On 1 December 2018, the ASX placed GetSwift into a temporary trading halt after shares spiked 83% to $3.60 following an announcement by the company about a deal with retail giant Amazon. At the same time, the company also announced a deal with Yum! Brands, the operator of KFC and Pizza Hut in Australia, which like the Amazon announcement did not include any information on how the deal would affect the company's financials. The company had announced a partnership with the Commonwealth Bank with an estimated aggregate transaction value of $9billion.

Less than a week after having its shares suspended, GetSwift issued 18,750,000 shares at $4 each raising $75 million.

=== Investigation by AFR and trading halt ===
On 19 January 2018, several weeks after the trading halt, an investigation by the Australian Financial Review claimed that the company had twice failed to notify the market that it had lost significant contracts with Australian businesses, with many of its announced partnerships failing to proceed beyond pilot stage. At the time, the company had made 18 such announcements.

On 22 January, GetSwift entered into a voluntary trading halt after its shares dropped 55 percent following the investigation. After issuing the halt, the ASX put 28 questions to the company. In its responses, GetSwift denied it had ever failed to adequately update the market. However, the ASX found the responses unsatisfactory and the company remained suspended.

== ASIC launches civil proceedings ==
In February 2019, the ASIC commenced civil proceedings against Directors Bane Hunter and Joel Macdonald and alleged that they had both made multiple misleading statements to the public and failed to discharge their duties to the public. ASIC later amended its proceedings to include non executive director and company solicitor Brett Eagle.

In June 2020, the ASIC presented its case to the Federal Court. The ASIC alleged GetSwift and its directors misled investors in 2017 in a series of announcements that sent its share price up 1900%.

== Findings ==
In November 2021, the Federal Court found in favour of ASIC in a 800 page ruling.

Justice Lee ruled Bane Hunter was “knowingly involved” in 16 of the 22 continuous disclosure breaches, 29 of the misleading and deceptive conduct contraventions, and had breached his director's duties.

Justice Lee found Joel Macdonald was “knowingly involved” in 20 of the 22 continuous disclosure breaches, 33 of the misleading and deceptive conduct contraventions, and had breached his director's duties.

Justice Lee found Brett Eagle was “knowingly involved” in three of the 22 continuous disclosure breaches and had breached his director's duties.

== Federal Court judgment ==

In February 2023, the Federal Court handed down the largest ever penalty in Australia's history against GetSwift and its directors Joel Macdonald, Bane Hunter and Brett Eagle in a 70 page ruling.
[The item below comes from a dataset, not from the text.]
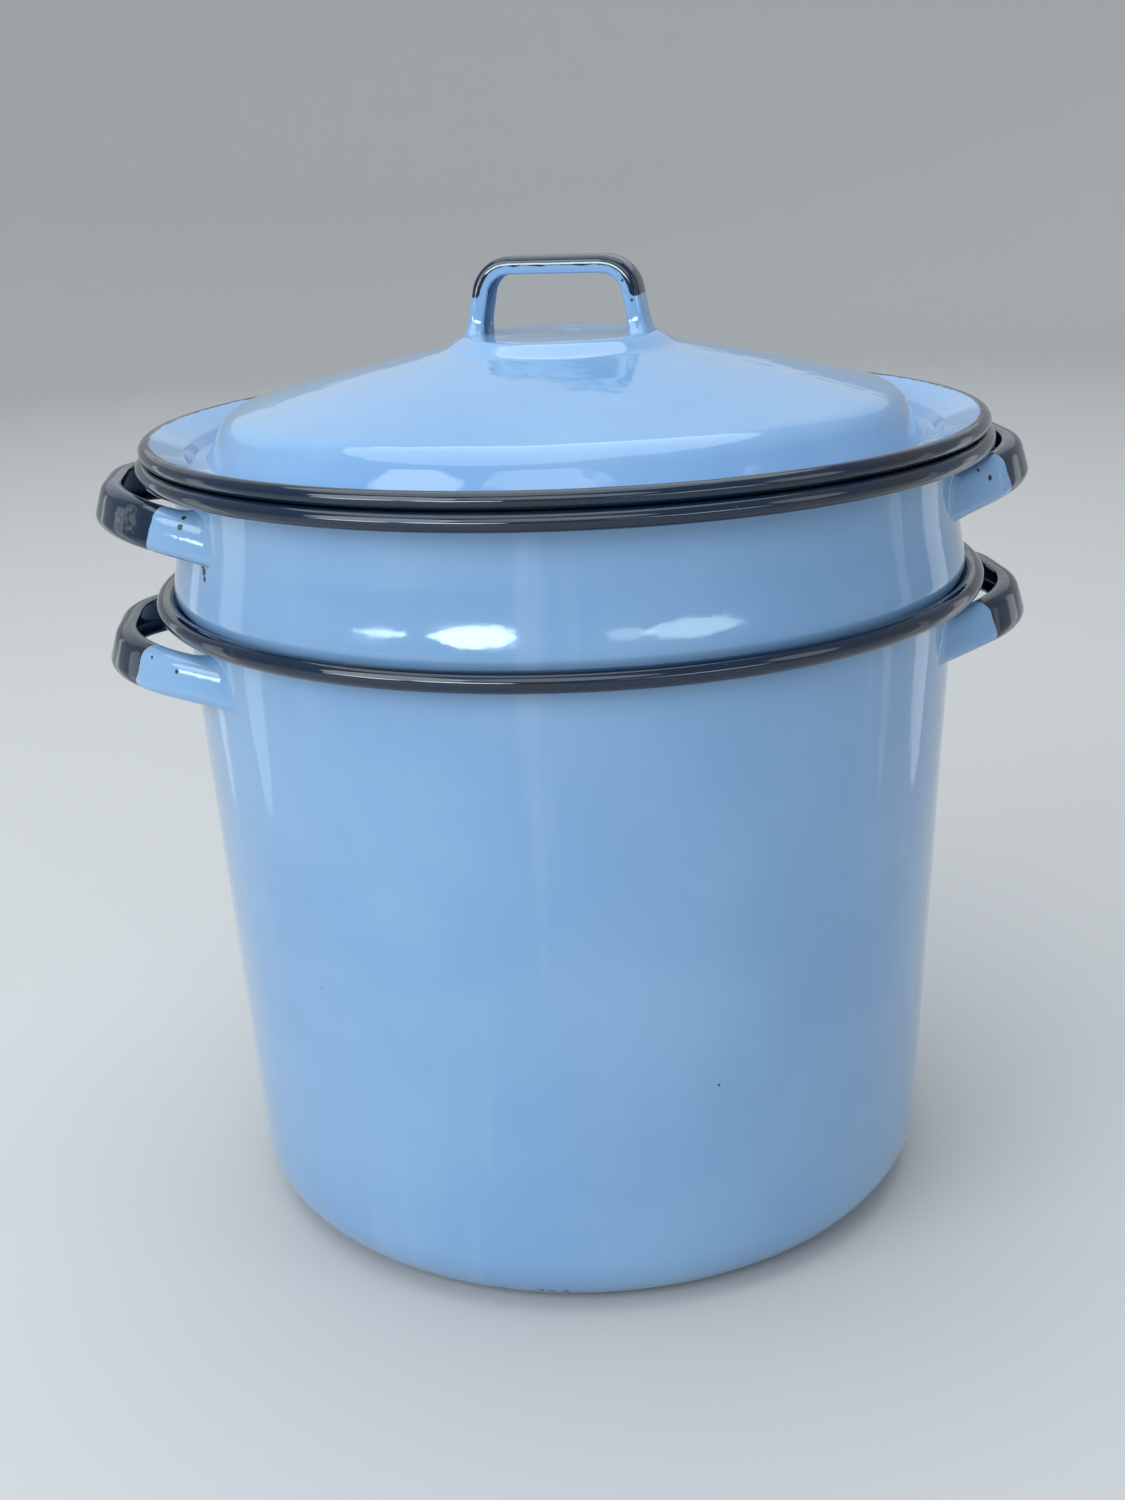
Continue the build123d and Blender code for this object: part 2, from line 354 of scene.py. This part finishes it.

- Former executive chairman and CEO Bane Hunter was fined $2 million and disqualified from managing corporations for 15 years.
- Managing director and former CEO Joel Macdonald was fined $1 million and disqualified from managing corporations for 12 years.
- Solicitor and non-executive director Brett Eagle was fined $75,000 and disqualified from managing corporations for 2 years.

=== Judges remarks ===
In making his ruling, Justice Lee considered the lack of remorse by those involved and in particular said Mr Hunter was “unrepentant and lacks any insight into his conduct” and “should not be in charge of the affairs of a company”, adding ASIC had been unable to “explore where all the money raised from investors went”. He also found Mr Macdonald was focused on making money and had “little understanding or regard for his legal obligations as a director”.

In deciding to award the largest ever penalty, Justice Lee said “There is no evidence of contrition or remorse by the two of the company’s senior officers primarily responsible,” and “Indeed, such evidence as there is points in the opposite direction. That Mr. Macdonald feels a ‘level of peace’ is not only cold comfort to those that have suffered loss, but also reflects a troubling and defiant lack of insight into the scale and seriousness of the wrongdoing set out in excruciating detail in the [court ruling].”
In delivering the ruling, Federal Court Justice Lee said:"GetSwift and those primarily responsible for its wrongful conduct, could be described as representing the unacceptable face of start-up capitalism,""Mr Hunter is a man who is presently wholly unsuited to be in a position of responsibility in a public company," Justice Lee said.

"Mr Macdonald has little understanding or regard for his legal obligations as a director, when they get in the way of pursuing a strategy to make money."